Evolution and Growth of Political Parties

  • The establishment of Indian National Congress in 1885 in India is generally considered as the beginning of the formation of parties.
  • During this period like the Muslim League, the Communist Party of India, the Hindu Mahasabha, etc.
  • After independence in 1947, the Indian National Congress contested elections and formed the government. It remained a dominant political party up to 1967.
  • From 1977, The Janata Party which was in fact a coalition of various factions like the Congress O, the Jana Sangh, the Socialists, the Bharatiya Lok Dal, and the Congress for Democracy emerged.
  • Since 1999 two broad coalitions have come up – one, known as the National Democratic Alliance (NDA) , led by the Bharatiya Janata Party, and the second, known as the United Progressive Alliance (UPA) , led by the Congress Party.

Party System in India

  • India had a single-party dominant system till 1967.
  • It was a bi-party system between 1977 and 1980.
  • It is more a less a multiparty system because the national political parties depend largely on the support of regional political parties

Features of India՚s Party System

  • India has a multi-party system
  • India has witnessed the emergence of a bi-nodal party system.
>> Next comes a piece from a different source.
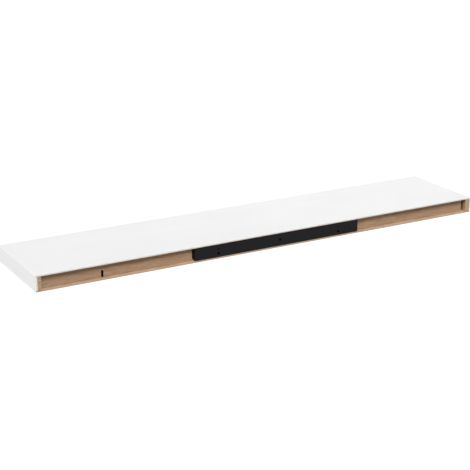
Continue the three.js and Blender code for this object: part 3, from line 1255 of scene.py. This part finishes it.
@dataclass
class Rod:
    """A tube welded to the channel's web, with a domed cap in its tip.

    Attributes:
        side: left or right.
        wall: the tube's wall.
        chamfer: the chamfer on the tube's tip.
        sides: the points of a full turn.
        bead_leg: how far the weld bead reaches on the tube and on the web.
        bead_root: how far its inner corner sinks into the tube.
        bead_bulge: how much its face swells in the middle, as a share of the leg.
        bead_ripples: the ripples of the bead round the tube.
        bead_ripple: how much a ripple changes the leg, as a share of it.
        bead_steps: the steps of the bead's face.
        dome: how high the cap's dome is.
        dome_steps: the steps from its top to its edge.
        cap_gap: how far the cap's edge stays off the tube's tip.
        stem_room: how much thinner the cap's stem is than the bore it sits in.
    """

    side: str
    wall: float = 1.5 * MM
    chamfer: float = 0.3 * MM
    sides: int = 64
    bead_leg: float = 2.6 * MM
    bead_root: float = 0.5 * MM
    bead_bulge: float = 0.1
    bead_ripples: int = 15
    bead_ripple: float = 0.09
    bead_steps: int = 8
    dome: float = 2.8 * MM
    dome_steps: int = 14
    cap_gap: float = 0.1 * MM
    stem_room: float = 0.3 * MM

    def build(self) -> list[bpy.types.Object]:
        """Builds the tube, its weld and its cap."""
        return [self.tube(), self.bead(), self.cap()]

    def line(self) -> tuple[tuple[float, float], float]:
        """The rod's X and Z, and its radius."""
        low, high = box_of(f"{self.side}_rod")
        return ((low + high)[0] / 2, (low + high)[2] / 2), (high - low)[0] / 2

    def spun(self, profile: Array, closed: bool = False) -> Shape:
        """Turns a profile about the rod's line.

        Args:
            profile: rows of radius and Y.
            closed: whether its last point also joins its first.

        Returns:
            The surface.
        """
        centre, _ = self.line()
        rings = turned(profile[:, :1], profile[:, 1:], centre, Axis.Y, self.sides)
        return carried(rings, closed)

    def tube(self) -> bpy.types.Object:
        """Builds the tube: a rectangle turned about the rod's line, its tip chamfered.

        Returns:
            The tube.
        """
        low, high = box_of(f"{self.side}_rod")
        _, radius = self.line()
        bore, tip, root = radius - self.wall, low[1], high[1]
        profile = np.array([(bore, root), (radius, root), (radius, tip + self.chamfer),
                            (radius - self.chamfer, tip), (bore, tip)])
        return powder_coated(f"{self.side}_rod_tube", self.spun(profile, True), f"{self.side}_rod")

    def bead(self) -> bpy.types.Object:
        """Builds the weld bead: a full fillet turned about the rod.

        The fillet's face at an angle t has radius leg (1 - b + b sin 2t) about its inner corner,
        with b the bulge. The leg swells and shrinks with the cosine of the angle round the rod
        times the ripples, and half as much with that of twice the angle.

        Returns:
            The bead, a closed ring whose inner corner lies inside the tube.
        """
        centre, radius = self.line()
        web = box_of("bracket_channel")[1][1] - WallBracket.thickness
        turn = np.linspace(0, 2 * np.pi, self.sides, endpoint=False)[None, :]
        leg = self.bead_leg * (1 + self.bead_ripple * np.cos(self.bead_ripples * turn)
                               + self.bead_ripple / 2 * np.cos(2 * turn + 1))
        face = np.linspace(0, np.pi / 2, self.bead_steps + 1)[:, None]
        reach = leg * (1 - self.bead_bulge + self.bead_bulge * np.sin(2 * face))
        inner = radius - self.bead_root
        radii = np.vstack([inner + reach * np.cos(face), np.full((1, self.sides), inner)])
        places = np.vstack([web - reach * np.sin(face), np.full((1, self.sides), web)])
        rings = turned(radii, places, centre, Axis.Y, self.sides)
        return powder_coated(f"{self.side}_weld_bead", carried(rings, closed=True))

    def cap(self) -> bpy.types.Object:
        """Builds the cap: a dome of radius r sin t and height h cos t, and a stem in the tube.

        Returns:
            The cap.
        """
        low, high = box_of(f"{self.side}_rod_cap")
        _, radius = self.line()
        seat = box_of(f"{self.side}_rod")[0][1] - self.cap_gap
        stem = radius - self.wall - self.stem_room
        turn = np.linspace(0, np.pi / 2, self.dome_steps + 1)
        dome = np.column_stack([radius * np.sin(turn), low[1] + self.dome * (1 - np.cos(turn))])
        foot = np.array([(radius, seat), (stem, seat), (stem, high[1]), (0, high[1])])
        piece = Piece(f"{self.side}_cap", Body.BRACKET, Slot.PLASTIC, [MouldedCap()],
                      stands_for=[f"{self.side}_rod_cap"])
        return piece.made(self.spun(np.vstack([dome, foot])))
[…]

The bi-nodal tendencies operating at two poles are led by the Congress and the BJP both at the center and in the states.
  • Political parties are not hegemonic but competitive
  • The regional political parties have come to play a vital role in the formation of governments at the Centre

Types of Political Parties

  • National Political Parties have areas of influence extending over the entire country
  • Regional Political Parties, as recognized by the Election Commission, are those political parties which receive a certain number of votes or seats in a State

Indian Political Parties and Their Policies

The Indian National Congress

  • Congress is committed to democracy, secularism, and socialism
  • It champions the policy of liberalization, privatization, globalization called “LPG”
  • It advocates both agrarian-based Indian economy and industrialization

The Bharatiya Janata Party

  • The BJP stands for
    • nationalism and national integration,
    • democracy,
    • positive secularism,
    • Gandhian socialism, and
    • value-based politics.

The Communist Parties

  • The Communist Parties are workers՚ and peasants՚ parties.
  • Based on the ideology of Marxism and Leninism, the Communist Parties stand for socialism, socialist ownership of industries, agrarian reforms, rural upliftment and a self-reliant economy.
  • They are opposed to capitalism, imperialism and globalization.

The Bahujan Samaj Party

It is the party of the deprived sections of the Indian society, especially the poor, the landless, the unemployed and the Dalits who constitute the majority in the Indian population.

Nationalist Congress Party

The party՚s policies are more or less the same as that of the Congress.

The Rashtriya Janata Dal

The party stands for socialist programmes and social justice for the backward castes and minorities.